▶ [Source excerpt]
● ● ●
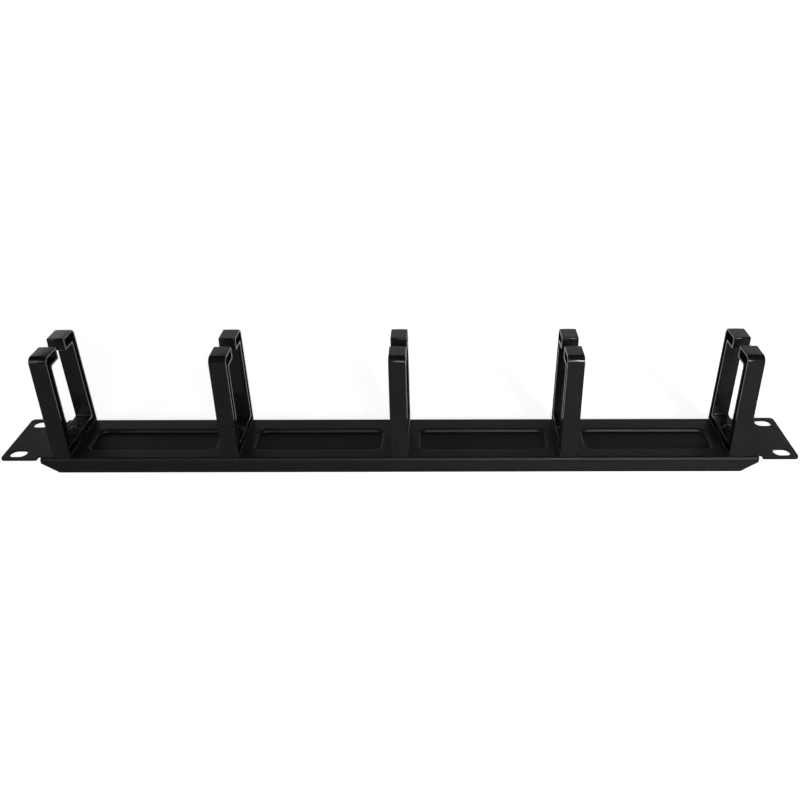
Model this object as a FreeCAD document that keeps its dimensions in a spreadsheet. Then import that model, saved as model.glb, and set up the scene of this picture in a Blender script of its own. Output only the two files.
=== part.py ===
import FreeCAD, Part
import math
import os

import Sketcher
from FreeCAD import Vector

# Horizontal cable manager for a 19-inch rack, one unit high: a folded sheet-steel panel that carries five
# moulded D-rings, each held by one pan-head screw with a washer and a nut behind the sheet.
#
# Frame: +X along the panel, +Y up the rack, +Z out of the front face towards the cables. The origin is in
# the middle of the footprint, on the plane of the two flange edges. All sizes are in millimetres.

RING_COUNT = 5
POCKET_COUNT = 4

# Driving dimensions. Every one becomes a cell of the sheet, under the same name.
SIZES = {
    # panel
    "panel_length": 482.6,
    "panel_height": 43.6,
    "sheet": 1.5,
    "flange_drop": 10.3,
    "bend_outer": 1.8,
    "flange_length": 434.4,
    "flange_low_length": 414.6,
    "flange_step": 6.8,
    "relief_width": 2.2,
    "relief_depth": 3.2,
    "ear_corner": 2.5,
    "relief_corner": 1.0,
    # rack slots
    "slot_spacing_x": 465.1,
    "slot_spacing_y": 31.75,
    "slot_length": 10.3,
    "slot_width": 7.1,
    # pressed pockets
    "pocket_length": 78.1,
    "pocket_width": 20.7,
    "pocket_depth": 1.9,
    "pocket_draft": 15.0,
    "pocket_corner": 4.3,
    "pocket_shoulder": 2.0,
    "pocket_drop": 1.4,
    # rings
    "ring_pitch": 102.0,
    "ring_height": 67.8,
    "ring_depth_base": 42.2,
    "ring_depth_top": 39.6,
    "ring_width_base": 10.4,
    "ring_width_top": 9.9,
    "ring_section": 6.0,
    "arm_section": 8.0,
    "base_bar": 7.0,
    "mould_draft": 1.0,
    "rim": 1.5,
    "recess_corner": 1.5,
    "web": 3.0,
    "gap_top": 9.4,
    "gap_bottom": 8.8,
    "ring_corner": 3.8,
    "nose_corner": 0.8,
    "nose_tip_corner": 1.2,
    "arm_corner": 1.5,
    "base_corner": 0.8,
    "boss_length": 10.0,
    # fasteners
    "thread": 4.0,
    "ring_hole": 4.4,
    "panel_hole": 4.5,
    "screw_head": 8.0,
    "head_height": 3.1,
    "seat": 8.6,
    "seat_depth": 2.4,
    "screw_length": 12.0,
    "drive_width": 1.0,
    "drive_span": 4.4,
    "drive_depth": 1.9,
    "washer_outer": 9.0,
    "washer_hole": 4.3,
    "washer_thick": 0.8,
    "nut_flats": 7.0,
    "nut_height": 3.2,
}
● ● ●
▶ [Instructions to follow]
Using the data above, restate word for word the lines from its opening line through the line that contains "from FreeCAD import Vector", and no more.

▶ [Written reply]
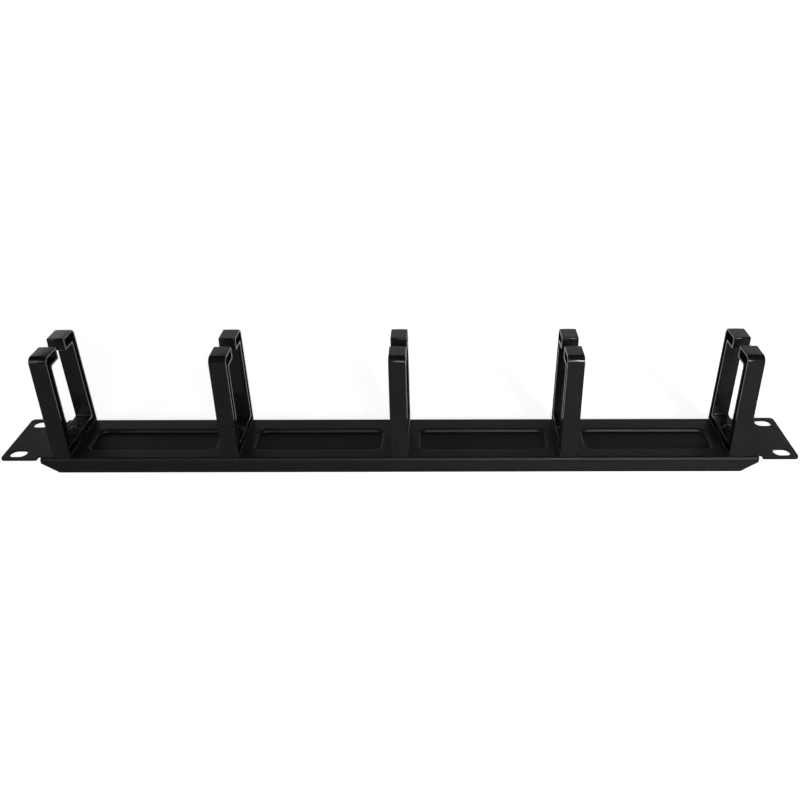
Model this object as a FreeCAD document that keeps its dimensions in a spreadsheet. Then import that model, saved as model.glb, and set up the scene of this picture in a Blender script of its own. Output only the two files.
=== part.py ===
import FreeCAD, Part
import math
import os

import Sketcher
from FreeCAD import Vector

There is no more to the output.